◆ Work to do ◆
Set down the listing below verbatim, but only from its first line through the line containing "on the floor.".

◆ Stored data ◆
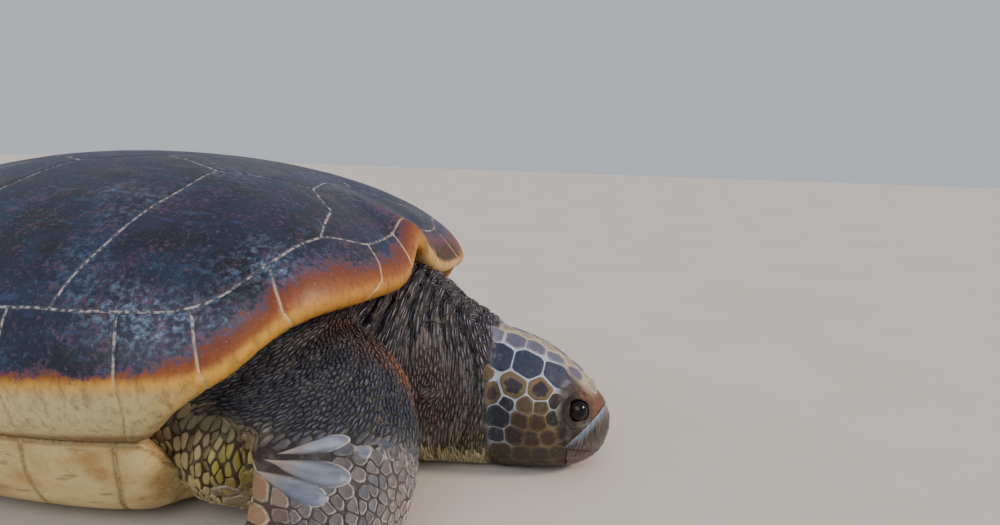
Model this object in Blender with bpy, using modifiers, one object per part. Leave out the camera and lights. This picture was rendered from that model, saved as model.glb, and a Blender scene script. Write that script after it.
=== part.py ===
"""Green sea turtle at life size, resting on its plastron with its chin and flippers on the floor.

The shell is two solids, the domed carapace and the flat plastron, both swept round the shell's pole.
Trunk, neck and upper limbs are lofted, fused into one smooth form, trimmed to the shell and parted by
thin cuts. The head, the flippers and the tail are lofts of their own that meet them face to face.
Metres, +Z up, the shell faces +X. The origin is on the flat of the plastron.
"""

import math

import bmesh
import bpy
import numpy as np
from mathutils import Matrix, Vector

# Driving sizes
SHELL_LENGTH = 0.93  # straight length of the carapace, from over the shoulders to over the tail
SHELL_WIDTH = 0.72
SHELL_HEIGHT = 0.37
SHELL_WALL = 0.022
EYE_RADIUS = 0.0145
CLAW_LENGTH = 0.024
TRAILING_TAPER = 0.28  # how much thinner a limb's section gets towards its trailing edge
GAP = 0.0004  # clearance between neighbouring pieces
CUT = 0.0006  # width of the cuts that part the soft body
DOME_CLEARANCE = 0.005  # between the trunk and the inside of the dome, where nothing shows

# Shell layout
FRONT_X = 0.472
REAR_X = FRONT_X - SHELL_LENGTH
NUCHAL_NOTCH = 0.010  # the front edge is set back over the neck
ARCH_RISE = 0.038  # and rises there
POLE_X = 0.10  # the dome's highest point
WIDEST_X = 0.06
FRONT_FULLNESS = 3.2  # superellipse power: broad round shoulders in front
REAR_FULLNESS = 1.65  # and a teardrop behind
SEAM_HEIGHT = 0.105  # where the marginals meet the plastron's bridge
SEAM_SHARE = 0.885  # that seam's distance from the pole, as a share of the rim's
LIP = 0.048  # how far the free rim overhangs the body
FRONT_TURNS = range(-50, 51, 5)  # spokes of the shell, closer together round the arch over the neck
REAR_SPOKES = 27

# Soft body layout
HEAD_TURN = 5.0  # degrees to the animal's left
HEAD_BACK = 0.5564
EYE = (0.657, 0.0415, 0.084)
MOUTH_CORNER = (0.612, 0, 0.0515)  # the mouth line runs from here
BEAK_TIP = (0.705, 0, 0.0222)  # to here
CHEEK = (0.6440, 0, 0.0414)  # and the upper beak's top edge from here
ABOVE_NOSTRILS = (0.700, 0, 0.093)  # to here
CHIN_EDGE = ((0.648, 0, -0.02), (0.648, 0, 0.0402))  # back edge of the lower beak
NECK_BACK = 0.395
NECK_SIDE = 0.128
TAIL_ROOT = -0.352
TRUNK_FLOOR = 0.0375  # underside of the trunk, inside the plastron
BREAST = (0.350, 0.164, 0.076)  # the middle of the flesh in the left armpit
BREAST_HALVES = (0.080, 0.104, 0.070)  # half its length, width and height
FUSE_VOXEL = 0.0075
FUSED_TRIANGLES = 1410

PARTS = bpy.data.collections.new("green_sea_turtle")
CUTTERS = bpy.data.collections.new("cutters")


def clear_scene():
    for obj in list(bpy.data.objects):
        bpy.data.objects.remove(obj)
    bpy.context.scene.collection.children.link(PARTS)
    bpy.context.scene.collection.children.link(CUTTERS)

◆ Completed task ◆
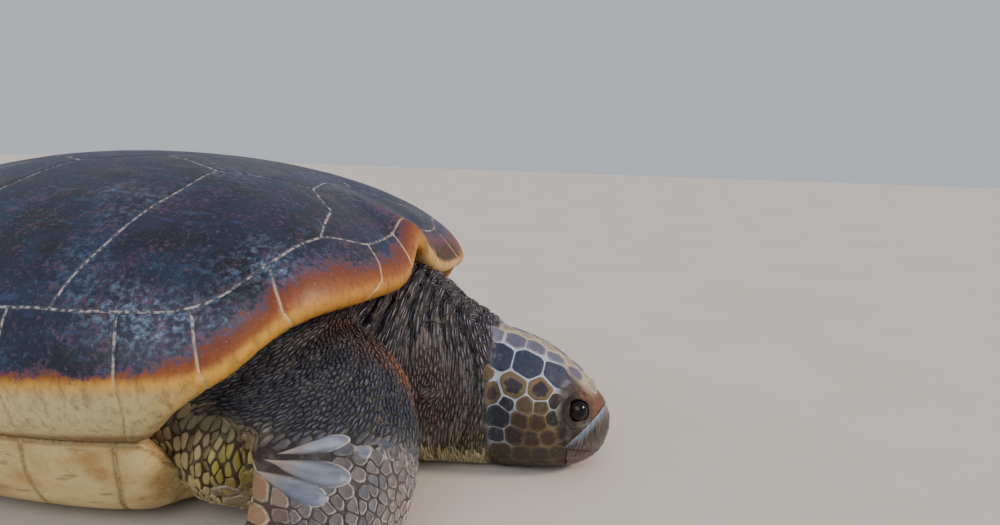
Model this object in Blender with bpy, using modifiers, one object per part. Leave out the camera and lights. This picture was rendered from that model, saved as model.glb, and a Blender scene script. Write that script after it.
=== part.py ===
"""Green sea turtle at life size, resting on its plastron with its chin and flippers on the floor.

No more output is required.